Um dos cartoons mostram Astérix e Obélix curvando-se em homenagem aos assassinados e depositando uma rosa no chão, enquanto Ideiafix nos lança um olhar triste. O outro cartoon é mais eloquente quanto aos seus sentimentos que as palavras ditas ao Le Figaro. Astérix dispara um soco que lança no ar o assassino (presuminos, obviamente) já fora de cena (apenas os pés sobrevivem no enquadramento). No balão, o grito: “Também eu sou um Charlie”.

O cartoon está a gerar alguma controvérsia, com o seu autor acusado de racismo por ter desenhado duas babuchas, sapatos tradicionais do norte de África, no homem esmurrado por Astérix. "O cartoon ilustra um sentimento anti-imigração latente na sociedade francesa", afirmou Massoud Hayoun, jornalista americano da Al-Jazeera. 

Unidade nacional não é "França para os franceses"

O filósofo e escritor francês Bernard-Henri Lévy acentua no New York Times a gravidade excepcional do ataque terrorista. "Estamos perante o momento churchilliano da V República”, declara. Classificando os cartoonistas do Charlie Hebdo como “correspondentes de guerra” (“agora sabemo-lo”), escreve: “É o momento de rompermos com os discursos apaziguadores que nos servem há tanto tempo os tontos úteis de um islamismo dissolvido na sociologia da miséria”.

O texto de Lévy tem o tom de um verdadeiro manifesto. “A França pode – e deve – erguer diques que não sejam os muros de fortaleza acossada”, escreve, antes de reclamar uma linha de acção distante da praticada pelos Estados Unidos dirigidos por George W. Bush no pós-11 de Setembro: “A França deve - e pode – pôr um prática um antiterrorismo sem poderes especiais, um patriotismo sem Patriot Act, uma forma de governar que não caia em nenhuma das armadilhas em que os Estados Unidos estiveram quase a perder-se depois do 11 de Setembro de 2001”. Exorta os cidadãos (“temos de vencer o medo e armarmo-nos contra a obsessão com o outro e a lei da suspeita generalizada”) e apela à “unidade nacional”, que aponta como precisamente o contrário do “França para os Franceses” tornado slogan pela Frente Nacional de Marine Le Pen: “A unidade nacional é a ideia que faz com que os franceses tenham compreendido que os assassinos de Charlie não são os muçulmanos, mas sim uma ínfima fracção dos muçulmanos, composta por quem confunde o Corão com um manual de torturas”. Bernard-Henri Lévy defende que não se deve exigir aos muçulmanos franceses que se justifiquem perante o atentado, mas estes devem ser incitados a “manifestar que se sentem irmãos dos seus concidadãos assassinados, erradicando dessa maneira, e de uma vez por todas, a mentira de que existe uma comunhão de espírito entre a sua fé e a dos autores da matança”.
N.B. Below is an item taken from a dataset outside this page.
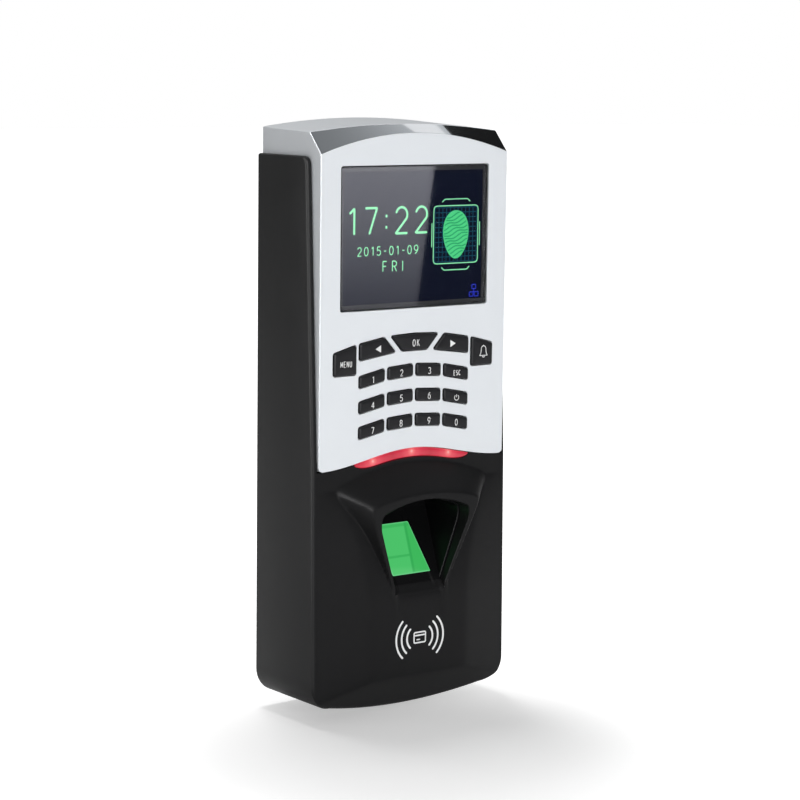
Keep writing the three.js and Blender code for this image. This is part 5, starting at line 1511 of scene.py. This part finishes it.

Salman Rushdie, cáustico, escrevera que a “quando combinada com armamento moderno, a religião, uma forma medieval de insensatez, torna-se uma ameaça real às nossas liberdades”. Acrescentava que “respeito pela religião” se tornou uma expressão codificada para “’medo da religião’”. E concluía: “As religiões, como todas as outras ideias, merecem crítica, sátira, crítica e, sim, um desrespeito corajoso”.

Ian McEwan, que, naquela que considera uma “noite negra para a liberdade da mente”, vê alguns “frágeis raios de luz” nas multidões “serena e determinadas” reunidas em várias cidades francesas ou na esperança de que “o repúdio generalizado perante estes assassinatos possa ter um efeito unificador”, dirige-se depois aos que sintam tentados a ceder à retórica xenófoba da Frente Nacional. Escreve: “aqueles que pensem em incendiar uma mesquita devem considerar que a forma mais eficiente de oprimir ou assassinar muçulmanos será juntando-se ao Isis ou a uma das suas organizações associadas”.

Também Ian McEwan põe a tónica na liberdade de expressão. Depois de Charlie Hebdo o debate deve ser “reavivado”, afirma. “Infelizmente para o pensamento livre no Ocidente, a atitude do Islão mainstream perante a apostasia mantém-se nebulosa. Há uma conversa civilizada a fazer”, conclui.

A sátira e o riso que ela provoca, ofício a que se entregavam os cartoonistas do Charlie Hebdo, não são alvo de grande destaque em qualquer dos textos – apesar de o de Ian McEwan, por exemplo, ter por título “enfrentar o ódio com o riso”. No New York Review of Books o historiador Robert Dartnon, especializado na França do século XVIII, recorda como Voltaire tentou mobilizar os seus concidadãos contra as perseguições da Igreja Católica na antecâmara do Iluminismo escrevendo “temos que ter o riso do nosso lado”. Mas seria depois o mesmo Voltaire, no auge das perseguições, a constatar “este não é o tempo para risos”. Dartnon escreve que esta semana, o riso foi drenado de Paris. “Na próxima semana”, prossegue, “os quiosques estarão cheio de um ressuscitado Charlie Hebdo, mas é difícil perceber quando é que a comédia humana parecerá engraçada outra vez”.